The guitars grow a bit slashy on “What Isn’t Nature” and the guitars clash with the organ on “AIDS In Africa”, which suits the oblique lyrics and you can’t help but feel that he is experimenting with his delivery across the album. There is no desire to push the songs and the length of time it takes for him to deliver the title of “A Comedian Is Someone Who Tells Jokes” is a wonder. Elsewhere the garage recording, stop-start scraps of “Gee, It’s Good To Be Back Home” rubs shoulders with the dreamlike drift of “Meet Me Here At Dawn”.

I love his tale of how “They was much badder times when the bible was wrote” and its mid-tempo jangle, while the horse rhythm, C&W swagger of “My Pilgrim Dear” is a little more obscure although certain lines can’t help but put a smile on your face.

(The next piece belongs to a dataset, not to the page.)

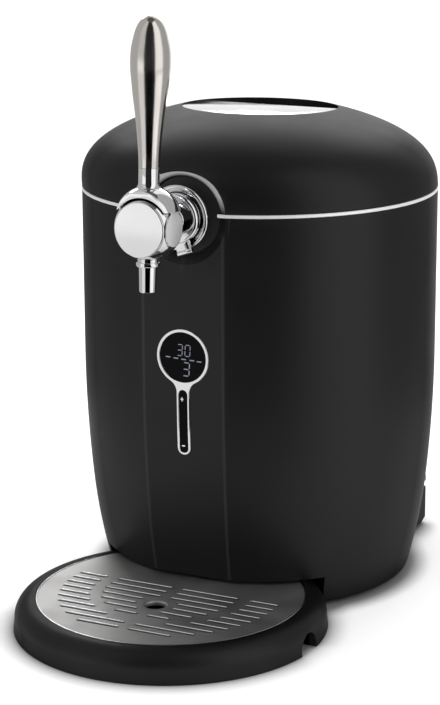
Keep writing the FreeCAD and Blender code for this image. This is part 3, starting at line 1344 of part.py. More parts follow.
def hinge_pins():
    length = EAR_X[1] - EAR_X[0] + PIN_HEAD
    pin = cylinder(HINGE_PIN_R, length, Vector(EAR_X[0], HINGE_Y, HINGE_Z), Vector(1, 0, 0))
    head = cylinder(HINGE_PIN_R + PIN_HEAD, PIN_HEAD, Vector(EAR_X[1], HINGE_Y, HINGE_Z), Vector(1, 0, 0))
    return mirrored(pin.fuse(head).removeSplitter())


def lid_hinge_arms():
    """Knuckle and arm on each side, screwed to the lid inside its rear wall."""
    x0, x1 = ARM_X
    knuckle = cylinder(KNUCKLE_R, x1 - x0, Vector(x0, HINGE_Y, HINGE_Z), Vector(1, 0, 0))
    riser = block(x0, x1, HINGE_Y - ARM_D, HINGE_Y + 2 * WALL, HINGE_Z, HINGE_Z + ARM_RISE)
    riser = riser.common(dome_solid(BARREL_R - WALL - ARM_SEAT, DOME_H - WALL, LID_Z, DOME_SECTIONS, True))
    arm = knuckle.fuse(riser)
    arm = arm.cut(cylinder(HINGE_PIN_R + RUN, 2 * x1, Vector(0, HINGE_Y, HINGE_Z), Vector(1, 0, 0)))
    return mirrored(arm.removeSplitter())


# ------------------------------------------------------------ drip tray and grid
def tray_body():
    """The tray before it is hollowed: a low disc with a rounded shoulder and a straight back."""
    top = Vector(TRAY_SHOULDER_R, 0, TRAY_TOP_Z)
    middle = Vector(TRAY_R - SKIRT_MID[0], 0, TRAY_TOP_Z - SKIRT_MID[1])
    low = Vector(TRAY_R - SKIRT_LOW[0], 0, SKIRT_LOW[1])
    foot = Vector(TRAY_R, 0, 0)
    edges = polyline([top, Vector(0, 0, TRAY_TOP_Z), Vector(0, 0, 0), foot, low])
    edges.append(Part.Arc(low, middle, top).toShape())
    body = turned(edges, Vector(0, 0, 0), Vector(0, 0, 1)).translated(Vector(0, TRAY_Y, 0))
    reach = 2 * TRAY_R
    return body.common(block(-reach, reach, TRAY_Y - reach, TRAY_REAR_Y, 0, TRAY_TOP_Z))


def drip_tray():
    """Round tray with a seat for the grid, a basin, a hollow skirt and two finger arches."""
    body = tray_body()
    seat_z = TRAY_TOP_Z - GRID_DROP - GRID_T
    basin_r = GRID_R - GRID_LEDGE
    high = 2 * TRAY_TOP_Z
    rear = TRAY_REAR_Y - TRAY_WALL
    body = body.cut(tray_disc(GRID_R + 2 * FIT, seat_z, high, rear))
    body = body.cut(tray_disc(basin_r, TRAY_FLOOR_Z, high, rear - GRID_LEDGE))
    under = tray_disc(TRAY_R - TRAY_SIDE_T, -1, TRAY_SKIRT_HOLLOW, rear)
    under = under.cut(tray_disc(basin_r + TRAY_WALL, -1, high, TRAY_Y + TRAY_R))
    body = body.cut(under)
    body = body.cut(tray_disc(basin_r - TRAY_RIM_W, -1, TRAY_RELIEF, TRAY_REAR_Y - 2 * TRAY_RIM_W))
    reach = GRIP_ARCH_R
    spring_z = GRIP_ARCH_TOP - GRIP_ARCH_R
    for side in (-1, 1):
        x0 = side * TRAY_R - reach
        arch = cylinder(GRIP_ARCH_R, 2 * reach, Vector(x0, GRIP_ARCH_Y, spring_z), Vector(1, 0, 0))
        gap = block(x0, x0 + 2 * reach, GRIP_ARCH_Y - GRIP_ARCH_R, GRIP_ARCH_Y + GRIP_ARCH_R, -1, spring_z)
        body = body.cut(arch).cut(gap)
    return body.removeSplitter()


def chord(radius, offset):
    """Half the chord of a circle at an offset from its centre, or nothing outside it."""
    return math.sqrt(radius ** 2 - offset ** 2) if abs(offset) < radius else 0.0


def slot_spans(y):
    """Where the slots of one row start and end on the right-hand half of the grid."""
    across = y - TRAY_Y
    end = chord(SLOT_FIELD_R, across)
    bare_in = chord(SLOT_FIELD_R - SLOT_BARE[0], across)
    bare_out = chord(SLOT_FIELD_R - SLOT_BARE[1], across)
    drain = chord(DRAIN_R + DRAIN_LAND, y - DRAIN_Y)
    start = max(SLOT_RIB, drain)
    pairs = [(start, bare_in), (max(bare_out, start), end)]
    return [(x0, x1) for x0, x1 in pairs if x1 > x0 + SLOT_LEAST]


def slot_tool(x0, x1, y, z0, z1):
    """A round-ended slot along X."""
    half = SLOT_W / 2
    tool = block(x0 + half, x1 - half, y - half, y + half, z0, z1)
    ends = [cylinder(half, z1 - z0, Vector(x, y, z0), Vector(0, 0, 1)) for x in (x0 + half, x1 - half)]
    return tool.multiFuse(ends).removeSplitter()


def drip_grid():
    top = TRAY_TOP_Z - GRID_DROP
    low = top - GRID_T
    plate = tray_disc(GRID_R, low, top, TRAY_REAR_Y - TRAY_WALL - 2 * FIT)
    plate = plate.cut(cylinder(DRAIN_R, TRAY_TOP_Z, Vector(0, DRAIN_Y, low - 1), Vector(0, 0, 1)))
    tools = []
    for row in range(1 + int((SLOT_FIELD_R + SLOT_FIRST) / SLOT_PITCH)):
        y = TRAY_Y + SLOT_FIRST - row * SLOT_PITCH
        for x0, x1 in slot_spans(y):
            tools += mirrored(slot_tool(x0, x1, y, low - 1, top + 1))
    return plate.cut(Part.makeCompound(tools))


# ------------------------------------------------------------ write every piece
def main():
    os.makedirs("parts", exist_ok=True)
    save("body_shell", body_shell())
    save("seam_trim", seam_trim())
    save("base_plate", base_plate())
    save("rubber_feet", *rubber_feet())
    save("base_screws", *base_screws())
    save("keg_well", keg_well())
    save("well_collar", well_collar())
    save("insulation_jacket", insulation_jacket())
    save("temperature_probe", probe_shape())
    save("cold_block", cold_block())
    save("peltier_module", centred_plate(PELTIER, COLD_FACE_Y, SINK_FACE_Y))
    save("heat_sink", heat_sink())
    save("fan_frame", fan_frame())
    save("fan_rotor", fan_rotor())
    save("fan_screws", *fan_screws())
    save("rear_cover", rear_cover())
    save("rear_cover_screws", *rear_cover_screws())
    save("power_inlet", power_inlet())
    save("power_board", power_board())
    save("control_board", control_board())
    save("display_bezel", display_bezel())
    save("display_lens", display_lens())
    save("touch_strip", touch_strip())
    save("tap_socket", tap_socket())
    save("tap_flange", tap_flange())
    save("lock_ring", lock_ring())
    save("tap_stem", tap_stem())
    save("stem_seals", *stem_seals())
    save("tap_body", tap_body())
    save("tap_front_cap", tap_front_cap())
    save("tap_valve", tap_valve())
    save("spout_collar", spout_collar())
    save("spout", spout())
    save("handle_yoke", handle_yoke())
    save("pivot_pin", pivot_pin())
    save("handle_grip", handle_grip())
    save("grip_stud", grip_stud())
    save("lid_shell", lid_shell())
    save("lid_grip_plate", grip_plate())
    save("lid_liner", lid_liner())
    save("lid_insulation", lid_insulation())
    save("lid_screws", *lid_screws())
    save("lid_seal", lid_seal())
    save("hinge_brackets", *hinge_brackets())
    save("hinge_pins", *hinge_pins())
    save("lid_hinge_arms", *lid_hinge_arms())
    save("drip_tray", drip_tray())
    save("drip_grid", drip_grid())


main()
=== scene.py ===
import math
from contextlib import contextmanager

import bmesh
import bpy
from mathutils import Matrix, Vector


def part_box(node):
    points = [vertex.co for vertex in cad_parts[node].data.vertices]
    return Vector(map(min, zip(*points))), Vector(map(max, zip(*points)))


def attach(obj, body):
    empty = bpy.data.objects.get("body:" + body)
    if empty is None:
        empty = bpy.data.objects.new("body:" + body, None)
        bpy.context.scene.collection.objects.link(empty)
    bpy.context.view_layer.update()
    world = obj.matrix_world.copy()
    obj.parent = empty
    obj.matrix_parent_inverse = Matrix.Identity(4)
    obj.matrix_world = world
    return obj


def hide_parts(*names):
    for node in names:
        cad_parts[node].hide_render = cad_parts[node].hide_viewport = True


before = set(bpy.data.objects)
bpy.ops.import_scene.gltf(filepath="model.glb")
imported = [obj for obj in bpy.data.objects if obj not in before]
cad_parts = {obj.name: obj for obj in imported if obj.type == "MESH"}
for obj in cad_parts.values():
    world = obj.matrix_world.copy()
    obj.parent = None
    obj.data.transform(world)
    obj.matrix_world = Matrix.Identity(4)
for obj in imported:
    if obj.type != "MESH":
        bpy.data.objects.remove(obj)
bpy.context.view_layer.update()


# ---------------------------------------------------------------- barrel
# The barrel is one moulding of matt black soft-touch plastic with a flat strip down its front.
# It draws in towards the foot, carries the display and the tap's recess, and stands over the tray.
AXIS_Y = 0.065
BARREL_R = 0.135
SEAM_Z = 0.2992
TAPER_Z = 0.175
WAIST_Z = 0.070
FOOT_Z = 0.006
BASE_Z = 0.003
TAPER_RADIUS = 1.0
WAIST_RADIUS = 0.4
WALL = 0.003
BARREL_EDGE = 0.0004
FACET_DEPTH = 0.00385
CREASE = 0.0004
CREASE_SHINE_W = 0.0016
RING_POINTS = 360
CREASE_POINTS = 10
CREASE_STEP = 0.35
STRAIGHT_ROWS = 14
TAPER_ROWS = 34
FOOT_STEPS = 6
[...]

Its neighbour “Bedding Down Post Xmas-time” pours on the despair, the ever-repeated line “You’ve got me wrong” drilling into your skull, rhythm dragging its heels unwilling to complete the job.

The album is a fantastic selection and one that puts you firmly into his skewed worldview at a particular moment, but such is the charm that you can’t help but return.

Cass McCombs - PREfectionFor the second album PREfection, which was released a couple of years later, a group of sorts (to tour A) had coalesced around Cass: Trevor Shimizu on bass and sampler, Natalie Conn on keyboards and Dutch.E.Germ on drums, with production duties ceded by Jason to Bill Skibbe and Jessica Ruffin, there was a change of sound as well as of scope.

With this collection, you could feel the brakes released and having struck up a good live relationship, only a week was required in the studio. It wasn’t as if they were suddenly Steely Dan though. The vocals are a little sweeter, but still ranging in search of the perfect delivery for the words, while at times the drums sound as if they were recorded next door. The distant, dreamy delivery and strange changes of pace give the impression that there is a short attention span at work.

The songs are more textural, with Trevor also credited with sampler; but there is still a kind of audacity at work, with certain phrases incurring an odd effect: “Human skull, human skull without body, I feel your pull” and the organ accelerates, soaring in an epic fashion that leaves the inward-looking perspective of A on another plane.

There is some bass-led, post-punk grind on “Multiple Suns”, with the words dipping and diving around the basic structure, ’60s psych garage organ on the revved up “Tourist Woman” and even a kind of Eastern slant to the enthusiastic “Sacred Heart”, which revels in the prettiness of its vocal melody as the song chops and changes around the hectic words. There is even some Flaming Lips-style melodrama on “She’s Still Suffering” and sheer yearning romanticism on the melancholic organ-infused “Cuckoo”. Overall, this album is where Cass’s true vision starts to blossom, with plenty of space for the songs to thrive and assistance from players that prevent too much introversion.

The fact that toward the end we have the madcap, almost comical late-Velvet Underground-influenced “Bury Mary” followed by the slow gauzy beauty of the penultimate track “City Of Brotherly love”, with its aching vocal melody and the utterly lovely “Welly welly well!” exclamation delivered before the instrumental burst highlights all that came before. It just makes my heart swell.

The fact that he chooses to end the album with the ten-minute “All Your Dreams May Come True” that is part wonky travelogue, experimenting with psychotic time changes, and part audio vérité that sounds as though it was recorded outside a building break-in with police sirens and alarms clashing says a lot of what he felt was possible.

For me, this album was a key to various future doors, but one that has never really been bettered; the result of a rash of new ideas, a devil-may-care attitude and a sense of freedom. All three records are essential but PREfection is the killer.